Consider the following:

> set.seed(42)
> ff <- factor(sample(c(1,3,5),42,TRUE),levels=1:5)
> x <- runif(42)
> tapply(x,ff,sum)
       1        2        3        4        5
3.675436       NA 7.519675       NA 9.094210

I got bitten by those NAs in the result of tapply().  Effectively
one is summing over the empty set, and consequently (according to what
I learned as a child) I thought that the result would be 0.
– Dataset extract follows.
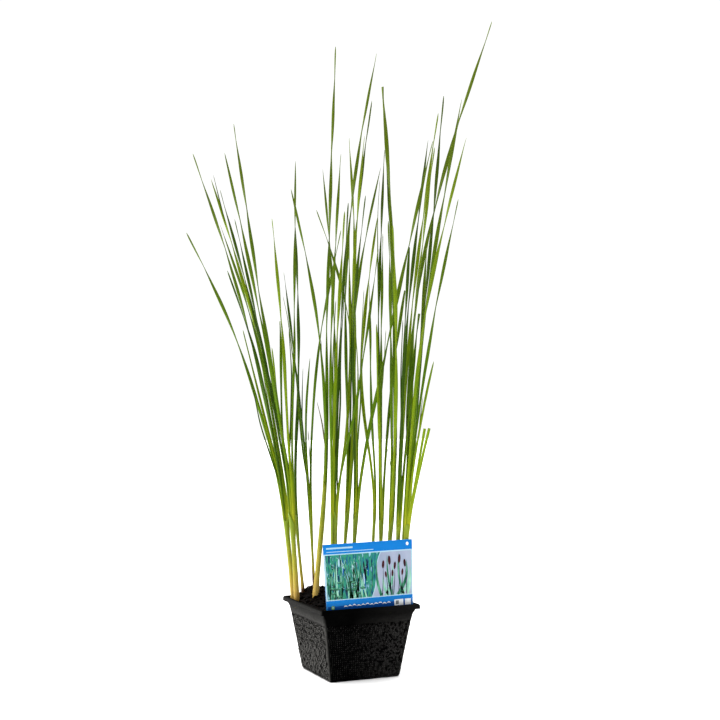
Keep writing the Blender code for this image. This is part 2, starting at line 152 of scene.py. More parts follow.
camera = {
    "distance": 1.320,  # metres from the basket's middle
    "height": 0.290,
    "turn": 23.75,      # degrees that the basket's front is turned from the camera
    "lens": 60,
    "shiftX": 9.9 / 720,
    "shiftY": 48.2 / 720,
    "middleX": 350.1,   # picture point of the basket's middle at the floor
    "floorY": 671.8,
    "pixel": 1.1,       # mm that one picture point spans at the basket's middle
}

turn = math.radians(camera["turn"])
across = Vector((math.cos(turn), -math.sin(turn), 0))
away = Vector((math.sin(turn), math.cos(turn), 0))


def addCamera():
    lens = bpy.data.cameras.new("camera")
    lens.lens = camera["lens"]
    lens.sensor_width = 36
    lens.shift_x = camera["shiftX"]
    lens.shift_y = camera["shiftY"]
    lens.clip_end = 50
    eye = bpy.data.objects.new("camera", lens)
    eye.location = -away * camera["distance"] + Vector((0, 0, camera["height"]))
    eye.rotation_euler = away.to_track_quat("-Z", "Y").to_euler()
    bpy.context.scene.collection.objects.link(eye)
    bpy.context.scene.camera = eye


def boardPoint(x, y, back):
    # the place that the camera sees at a picture point, this many mm behind the basket's middle
    reach = (camera["distance"] + back * mm) / camera["distance"]
    side = (x - camera["middleX"]) * camera["pixel"] * mm
    up = (camera["floorY"] - y) * camera["pixel"] * mm
    place = across * (side * reach) + away * (back * mm)
    place.z = camera["height"] + (up - camera["height"]) * reach
    return place


def picturePoint(place):
    reach = (camera["distance"] + place.dot(away)) / camera["distance"]
    x = camera["middleX"] + place.dot(across) / reach / (camera["pixel"] * mm)
    up = (place.z - camera["height"]) / reach + camera["height"]
    return x, camera["floorY"] - up / (camera["pixel"] * mm)


addCamera()
print("camera placed")


# materials

leafLook = {
    "roughness": 0.52,
    "mirror": 0.09,      # how much the waxy skin mirrors: a leaf is far duller than clean glass
    "lowest": 0.065,     # metres at which the tones begin, and the span that they fill
    "span": 0.75,
    "wander": 0.13,      # metres by which a tone's height drifts, and mm of leaf over which it does so
    "drift": 71.4,
    "veins": 11,         # bundles of veins round a leaf, and mm after which they change
    "veinRun": 71.4,
    "ageing": 58.8,      # mm of leaf that age alike
}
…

And that's what one gets if one does the sum ``by hand'':

> sum(x[ff==1])
[1] 3.675436
> sum(x[ff==2])
[1] 0
 > sum(x[ff==4])
[1] 0

On reflection I realized that since tapply() needs to work with arbitrary functions, and since there is no way to determine what an arbitrary function
will do to the empty set, this is the Way It's Got to Be.

But it's a trap for young players, and so I thought I'd post my experience
as a warning to others to be careful about this.

To work around the problem one ***could*** do something like

> result[is.na(result)] <- 0

but that's very infra dig in my book.  I figured out something I like
much better:

        sapply(tapply(x,ff,I,simplify=FALSE),sum)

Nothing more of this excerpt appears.